Quivela programs are embedded into Haskell using the prog quasiquotation, which expands into parsing the given Quivela expression. The operator chains together several expressions. Since proofs are represented as lists, each proof must be terminated by : [].

To check this proof, load the file in GHCi and evaluate prove' nop andExample. The prove' function takes an expression containing shared method definitions and global variable declarations as the first argument and a list of ProofParts as the second argument.

To avoid having to manually evaluate a call to prove' after each modification, quivela also provides a compile-time version called prove that will perform the verification as part of loading the file in GHCi. The proof above can then be written as follows:

prove nop $
  [prog| new() { method f(x, y) { 1 & x & y & 1 } } |]
  ≈
  [prog| new() { method f(x, y) { 1 & y & x & 1 } } |]
  ≈
  [prog| new() { method f(x, y) { y & x & 1 } } |]
  : []

Some steps may require additional proof hints. For example, to prove objects with mutable fields equivalent, it is often necessary to state an appropriate invariant:

eqInvExample :: [ProofPart]
eqInvExample =
  [prog| new (x=0) { method f() { <x, x> } } |]
  ≈ Hint [ fieldsEqual ["x"] ["y"] ]:
  [prog| new (y=0) { method f() { <y, y> } } |]
  : []

Instead of stating many equality invariants on variables that are never modified, object fields can be declared as constant:

prove nop
  [prog| new (const x=0) { method f() { x } } |]
  ≈
  [prog| new (const x=0) { method f() { 0 } } |]
  :[]

For a larger proof, please refer to <src/Quivela/Examples/ETM.hs>.

Open issues

There are number of side conditions that are currently not checked:

  • Programs are not checked for termination and appropriate ownership checks are missing.

  • Adversaries should also get access to the method name that was called on an adversary object.

  • Previous proof steps are cached upon successful verification, but currently the cache does not include invariants were used to verify something.
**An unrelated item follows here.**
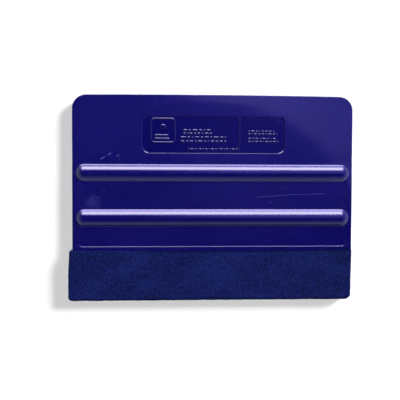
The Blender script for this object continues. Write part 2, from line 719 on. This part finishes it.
def make_film(material):
    """The adhesive film, which fills the gap under the felt and stays back from its edges."""
    across = lines(0, 1, 1 / 120)
    section = section_lines(np.linspace(0, 1, 26), 9)
    low_x, high_x = felt_low.x + FILM_INSET + 0.2, felt_high.x - FILM_INSET - 0.3
    x = (low_x + across * (high_x - low_x))[:, None] + np.zeros(len(section))
    cut = FELT_TOP_Y - FILM_INSET - 0.3 + 0.12 * noise(x, 0 * x, 4, 51)
    grids = []
    for r in (FILM_IN_R, FELT_IN_R - 0.005):
        y, z, _, _ = fold(section, r, cut)
        grids.append(np.stack([x, y, MID_Z + z], -1))
    points, faces = closed_layer(*grids)
    film = make_piece("adhesive_film", points, faces, material, "felt_edge")
    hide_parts("edge_adhesive")


# ---------------------------------------------------------------- materials


class Nodes:
    """Makes linked nodes in a node tree."""

    def __init__(self, tree):
        self.tree = tree

    def plug(self, socket, value):
        """Links another node's output to the socket, or sets a plain value on it."""
        if isinstance(value, bpy.types.NodeSocket):
            self.tree.links.new(value, socket)
        else:
            socket.default_value = value

    def node(self, kind, inputs, out=0, **settings):
        """A new node's output, with its inputs given by name or number."""
        made = self.tree.nodes.new(kind)
        for key, value in settings.items():
            setattr(made, key, value)
        for key, value in inputs.items():
            self.plug(made.inputs[key], value)
        return made.outputs[out]

    def math(self, operation, a, b=0.0, clamp=False):
        """A sum, product or the like of one or two values."""
        return self.node("ShaderNodeMath", {0: a, 1: b}, operation=operation, use_clamp=clamp)

    def product(self, first, *others):
        """All the values multiplied together."""
        for value in others:
            first = self.math("MULTIPLY", first, value)
        return first

    def scaled(self, value, factor, offset):
        """value times factor plus offset."""
        inputs = {0: value, 1: factor, 2: offset}
        return self.node("ShaderNodeMath", inputs, operation="MULTIPLY_ADD")

    def tint(self, value, by):
        """Two vectors or colours multiplied channel by channel."""
        return self.node("ShaderNodeVectorMath", {0: value, 1: by}, operation="MULTIPLY")

    def parts(self, vector):
        """The vector's x, y and z."""
        return self.node("ShaderNodeSeparateXYZ", {0: vector}).node.outputs[:]

    def span(self, value, low, high, to_low=0.0, to_high=1.0):
        """value from low..high carried to to_low..to_high, smoothly and clamped."""
        inputs = {"Value": value, "From Min": low, "From Max": high, "To Min": to_low, "To Max": to_high}
        return self.node("ShaderNodeMapRange", inputs, interpolation_type="SMOOTHSTEP")


class Shade(Nodes):
    """A material's node tree, with the object's own position in millimetres at hand."""

    def __init__(self, name):
        self.material = bpy.data.materials.new(name)
        self.material.use_nodes = True
        super().__init__(self.material.node_tree)
        self.shader = self.tree.nodes["Principled BSDF"]
        place = self.node("ShaderNodeTexCoord", {}, "Object")
        self.mm = self.tint(place, (1000, 1000, 1000))

    def set(self, **values):
        """Sets or links the shader's inputs, named with _ for each space."""
        for key, value in values.items():
            self.plug(self.shader.inputs[key.replace("_", " ")], value)

    def stretched(self, scale, turn=0.0):
        """The position in millimetres, turned about Z and then scaled on each axis."""
        inputs = {"Vector": self.mm, "Angle": turn}
        return self.tint(self.node("ShaderNodeVectorRotate", inputs, rotation_type="Z_AXIS"), scale)

    def noise(self, vector, scale, detail=2.0, rough=0.5):
        """Fractal noise from 0 to 1."""
        inputs = {"Vector": vector, "Scale": scale, "Detail": detail, "Roughness": rough}
        return self.node("ShaderNodeTexNoise", inputs)

    def mix(self, share, a, b):
        """Colour a where share is 0, and b where it is 1."""
        return self.node("ShaderNodeMix", {0: share, 6: a, 7: b}, 2, data_type="RGBA")

    def bump(self, height, depth_mm, under=None):
        """A bump whose height of 1 stands depth_mm out of the surface."""
        inputs = {"Height": height, "Distance": depth_mm * MM, "Strength": 1.0}
        if under is not None:
            inputs["Normal"] = under
        return self.node("ShaderNodeBump", inputs)

    def scratch(self, a, b, width):
        """1 on a hairline from a to b, in millimetres as seen from above, and 0 off it."""
        (ax, ay), (bx, by) = a, b
        length = sqrt((bx - ax) ** 2 + (by - ay) ** 2)
        dx, dy = (bx - ax) / length, (by - ay) / length
        x, y, _ = self.parts(self.mm)
        across = self.math("ADD", self.product(x, -dy), self.scaled(y, dx, dy * ax - dx * ay))
        along = self.math("ADD", self.product(x, dx), self.scaled(y, dy, -dx * ax - dy * ay))
        off_middle = self.math("ABSOLUTE", self.math("SUBTRACT", along, length / 2))
        on_line = self.span(self.math("ABSOLUTE", across), width, width * 0.4)
        return self.product(on_line, self.span(off_middle, length / 2, length / 2 - 1.5))


def recess_mask(s, front):
    """1 on the label recess's floor and walls, and 0 elsewhere."""
    x, y, _ = s.parts(s.mm)
    off_x = s.math("ABSOLUTE", s.math("SUBTRACT", x, CARD_X + LABEL_X))
    off_y = s.math("ABSOLUTE", s.math("SUBTRACT", y, LABEL_Y))
    inside_x = s.span(off_x, LABEL_W / 2 + 0.1, LABEL_W / 2 - 0.1)
    inside_y = s.span(off_y, LABEL_H / 2 + 0.1, LABEL_H / 2 - 0.1)
    return s.product(inside_x, front, inside_y)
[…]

As a result, when changing invariants but not the programs in a proof step, the step will not be rechecked. This does not affect soundness, since the two programs are equivalent and the invariants are only used during this verification step.

  • When rewriting with an assumption, there is a missing check for accessing fields of other objects in any reachable piece of code in this step.

  • Currently, we assume no aliasing between objects when reasoning about symbolic objects. We either need to ensure that things in fact don't alias or consider all possible aliasing situations instead.